→ **Directive**
Nothing but the lines from the one containing "bar(side, collar_range, stop_y, pivot_height, pin_collar_radius)" down to the one containing "zip(*points))), Vector(map(max, zip(*points)))", both included, should be echoed, and each exactly as it stands.

→ **Available records**
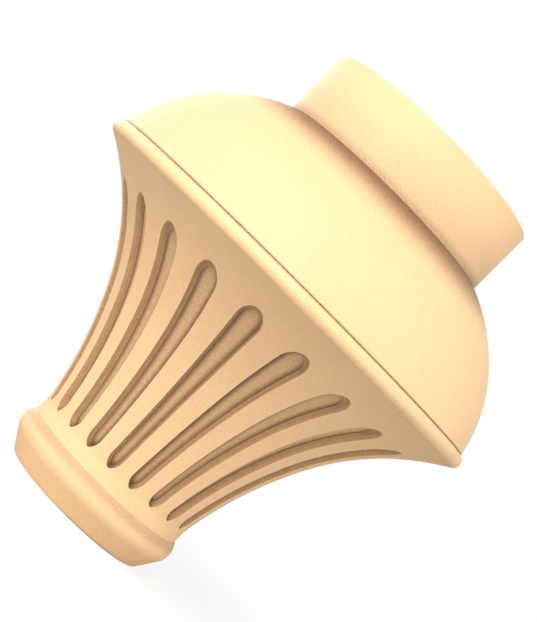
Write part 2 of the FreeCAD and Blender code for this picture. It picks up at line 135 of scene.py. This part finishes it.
@dataclass(frozen=True)
class LimewoodWithPaintedShade:
    """Limewood, turned, carved and sanded smooth, with brown painted shade where shade falls.

    The eye gets an even, warm cream with hardly any figure, broken up by the fine specks of the
    pores. Painted shade darkens it to a soft brown in the flutes, in tight creases and in the
    corners that run round the finial.
    """

    pale: str = "#FED6A2"
    warm: str = "#FACC98"
    # The brown of the painted shade in the flutes, creases and corners.
    painted_shade: str = "#5C3414"
    roughness: float = 0.6
    refractive_index: float = 1.5
    # How wide the faint streaks of the figure are, their scale along the grain, and how fine
    # and strong their detail is.
    figure_mm: float = 9.0
    figure_along: float = 0.18
    figure_detail: float = 5.0
    figure_detail_strength: float = 0.6
    # Limewood's pores are about 0.05 mm wide, too fine to show, so they are drawn 4 times as
    # wide, which shows as the fine sandy grain of the photograph.
    pore_mm: float = 0.21
    pore_detail: float = 1.0
    pore_depth_mm: float = 0.010
    # The specks' values in the middle of a pore, where a pore ends, and between the pores.
    in_pore: float = 0.3
    pore_edge: float = 0.6
    between_pores: float = 0.7
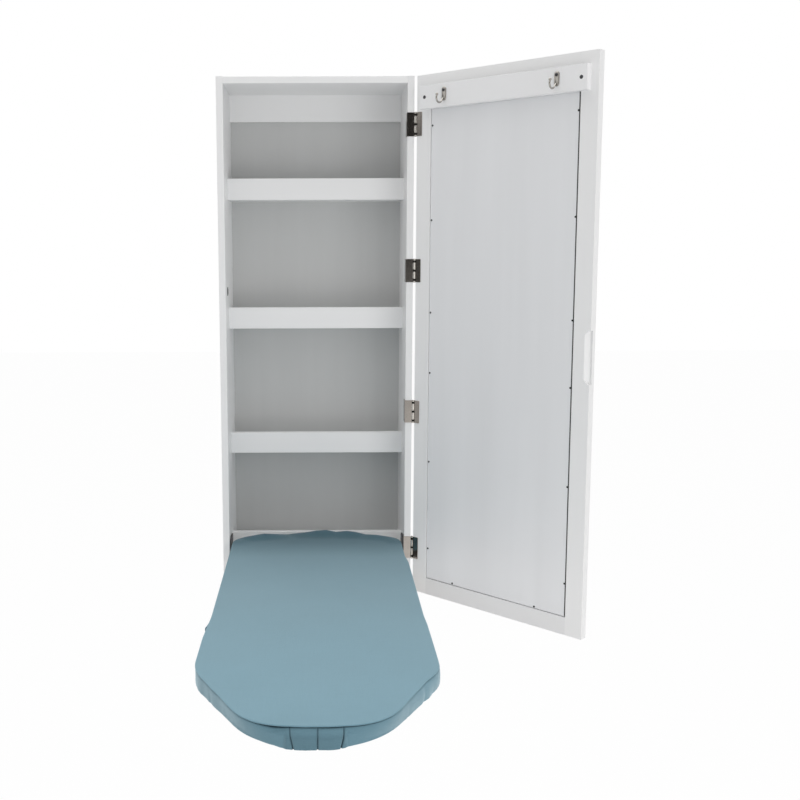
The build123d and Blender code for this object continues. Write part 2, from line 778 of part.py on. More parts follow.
flange_y = front_y - arm_flange_start
slot_half_width = stop_pin_radius + stop_slot_clearance
slot_foot = Vector(pivot_y, pivot_height) + Vector(stop_swing_radius, 0).rotate(Axis.Z, -fold_angle)
for side, word in ((LEFT, "left"), (RIGHT, "right")):
    leg_x = side * (arm_half_spacing - arm_thickness)
    with BuildPart() as board_arm:
        with BuildSketch(Plane.YZ.offset(leg_x)):
            with BuildLine():
                Polyline(
                    (arm_front_y, arm_top), (flange_y, arm_top), (flange_y, arm_top - arm_thickness),
                    (arm_tail_y, arm_top - arm_thickness), (arm_tail_y, arm_foot), (arm_front_y, arm_foot),
                    close=True)
            make_face()
            fillet(vertices().group_by(Axis.X)[-1], arm_end_radius)
            fillet(vertices().sort_by(Axis.X)[:2].sort_by(Axis.Y)[0], arm_end_radius)
            with Locations((pivot_y, pivot_height)):
                Circle(stud_radius + stud_clearance, mode=Mode.SUBTRACT)
            with Locations((stop_y, pivot_height)):
                Circle(stop_pin_radius, mode=Mode.SUBTRACT)
        extrude(amount=side * arm_thickness)
        with BuildSketch(Plane.XY.offset(arm_top - arm_thickness)):
            with Locations((side * (arm_half_spacing - arm_flange_width / 2), (arm_front_y + flange_y) / 2)):
                Rectangle(arm_flange_width, flange_y - arm_front_y)
        extrude(amount=arm_thickness)
        with Locations(*arm_screw_places):
            Cylinder(arm_screw_radius, arm_screw_length, align=STANDING, mode=Mode.SUBTRACT)
    save(board_arm, f"board_arm_{word}")

    with BuildPart() as pivot_bracket:
        with BuildSketch(Plane.YZ.offset(side * inner_half)):
            with Locations(((bracket_front + bracket_rear) / 2, (bracket_bottom + bracket_top) / 2)):
                RectangleRounded(bracket_depth, bracket_top - bracket_bottom, bracket_corner_radius)
            with Locations((pivot_y, pivot_height)):
                Circle(stud_radius, mode=Mode.SUBTRACT)
            with BuildLine():
                for slot_side in (-1, 1):
                    CenterArc((pivot_y, pivot_height), stop_swing_radius + slot_side * slot_half_width,
                              -fold_angle, fold_angle)
                CenterArc((stop_y, pivot_height), slot_half_width, 0, 180)
                CenterArc((slot_foot.X, slot_foot.Y), slot_half_width, 180 - fold_angle, 180)
            make_face(mode=Mode.SUBTRACT)
        extrude(amount=-side * bracket_thickness)
        with BuildSketch(Plane.YZ.offset(side * inner_half)):
            with Locations((front_y, hinge_centres[0] - hinge_height / 2 - relief_margin)):
                Rectangle(hinge_flange_depth + relief_margin, bracket_top,
                          align=(Align.MIN, Align.MIN))
        extrude(amount=-side * bracket_relief, mode=Mode.SUBTRACT)
        flat_head_holes(bracket_screw_places(side), bracket_screw)
    save(pivot_bracket, f"pivot_bracket_{word}")

with BuildPart() as pivot_studs:
    for side in (LEFT, RIGHT):
        root = inner_half - bracket_relief
        tip = arm_half_spacing - arm_thickness - nut_gap - nut_thickness - stud_end
        bar(side, (tip, root), pivot_y, pivot_height, stud_radius)
save(pivot_studs, "pivot_studs")

with BuildPart() as pivot_sleeves:
    for side in (LEFT, RIGHT):
        with BuildSketch(Plane.YZ.offset(side * (arm_half_spacing + sleeve_end_gap))):
            with Locations((pivot_y, pivot_height)):
                Circle(sleeve_radius)
                Circle(stud_radius + sleeve_bore_clearance, mode=Mode.SUBTRACT)
        extrude(amount=side * sleeve_length)
save(pivot_sleeves, "pivot_sleeves")

with BuildPart() as pivot_nuts:
    for side in (LEFT, RIGHT):
        with BuildSketch(Plane.YZ.offset(side * (arm_half_spacing - arm_thickness - nut_gap))):
            with Locations((pivot_y, pivot_height)):
                RegularPolygon(nut_flats / 2, 6, major_radius=False)
                Circle(stud_radius, mode=Mode.SUBTRACT)
        extrude(amount=-side * nut_thickness)
save(pivot_nuts, "pivot_nuts")

with BuildPart() as stop_pins:
    for side in (LEFT, RIGHT):
        pin_range = (arm_half_spacing - arm_thickness, inner_half - stop_pin_end_gap)
        collar_range = (arm_half_spacing, arm_half_spacing + pin_collar_thickness)
        bar(side, pin_range, stop_y, pivot_height, stop_pin_radius)
        bar(side, collar_range, stop_y, pivot_height, pin_collar_radius)
save(stop_pins, "stop_pins")

with BuildPart() as arm_screws:
    with Locations(*arm_screw_places):
        Cylinder(arm_screw_head_radius, arm_screw_head_height, align=SUNK)
        Cylinder(arm_screw_radius, arm_screw_length, align=STANDING)
save(arm_screws, "arm_screws")
save(flat_head_screws(bracket_screw_places(LEFT) + bracket_screw_places(RIGHT), bracket_screw),
     "bracket_screws")
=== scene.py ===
import json
import math

import bmesh
import bpy
import numpy as np
from mathutils import Matrix, Vector, noise


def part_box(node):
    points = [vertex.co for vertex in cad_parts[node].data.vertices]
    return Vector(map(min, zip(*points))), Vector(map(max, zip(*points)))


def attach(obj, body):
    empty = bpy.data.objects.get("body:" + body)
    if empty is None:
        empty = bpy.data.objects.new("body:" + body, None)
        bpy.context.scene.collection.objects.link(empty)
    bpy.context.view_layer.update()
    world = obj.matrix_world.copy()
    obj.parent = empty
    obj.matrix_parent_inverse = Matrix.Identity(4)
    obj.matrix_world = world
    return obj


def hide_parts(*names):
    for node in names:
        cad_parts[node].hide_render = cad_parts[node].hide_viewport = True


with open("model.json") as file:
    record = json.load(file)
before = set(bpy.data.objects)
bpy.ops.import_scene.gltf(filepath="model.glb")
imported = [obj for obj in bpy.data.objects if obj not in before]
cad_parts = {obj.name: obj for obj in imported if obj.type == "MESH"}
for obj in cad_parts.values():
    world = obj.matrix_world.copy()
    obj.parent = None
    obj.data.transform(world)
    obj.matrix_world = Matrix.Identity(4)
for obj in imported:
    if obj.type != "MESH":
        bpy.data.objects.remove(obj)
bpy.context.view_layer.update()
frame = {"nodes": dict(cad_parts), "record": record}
NODES = frame["nodes"]

# ---------------------------------------------------------------- the photo's camera: metres, radians, pixels
PICTURE_SIZE = 800.0
SENSOR_WIDTH = 36.0
FOCAL_PIXELS = 995.73
OPTICAL_CENTRE = (321.27, 377.73)
CAMERA_PLACE = Vector((0.00496, -2.1824, 0.7182))
CAMERA_YAW = 0.0026
CAMERA_PITCH = 0.1330
CAMERA_ROLL = -0.0031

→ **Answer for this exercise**
        bar(side, collar_range, stop_y, pivot_height, pin_collar_radius)
save(stop_pins, "stop_pins")

with BuildPart() as arm_screws:
    with Locations(*arm_screw_places):
        Cylinder(arm_screw_head_radius, arm_screw_head_height, align=SUNK)
        Cylinder(arm_screw_radius, arm_screw_length, align=STANDING)
save(arm_screws, "arm_screws")
save(flat_head_screws(bracket_screw_places(LEFT) + bracket_screw_places(RIGHT), bracket_screw),
     "bracket_screws")
=== scene.py ===
import json
import math

import bmesh
import bpy
import numpy as np
from mathutils import Matrix, Vector, noise


def part_box(node):
    points = [vertex.co for vertex in cad_parts[node].data.vertices]
    return Vector(map(min, zip(*points))), Vector(map(max, zip(*points)))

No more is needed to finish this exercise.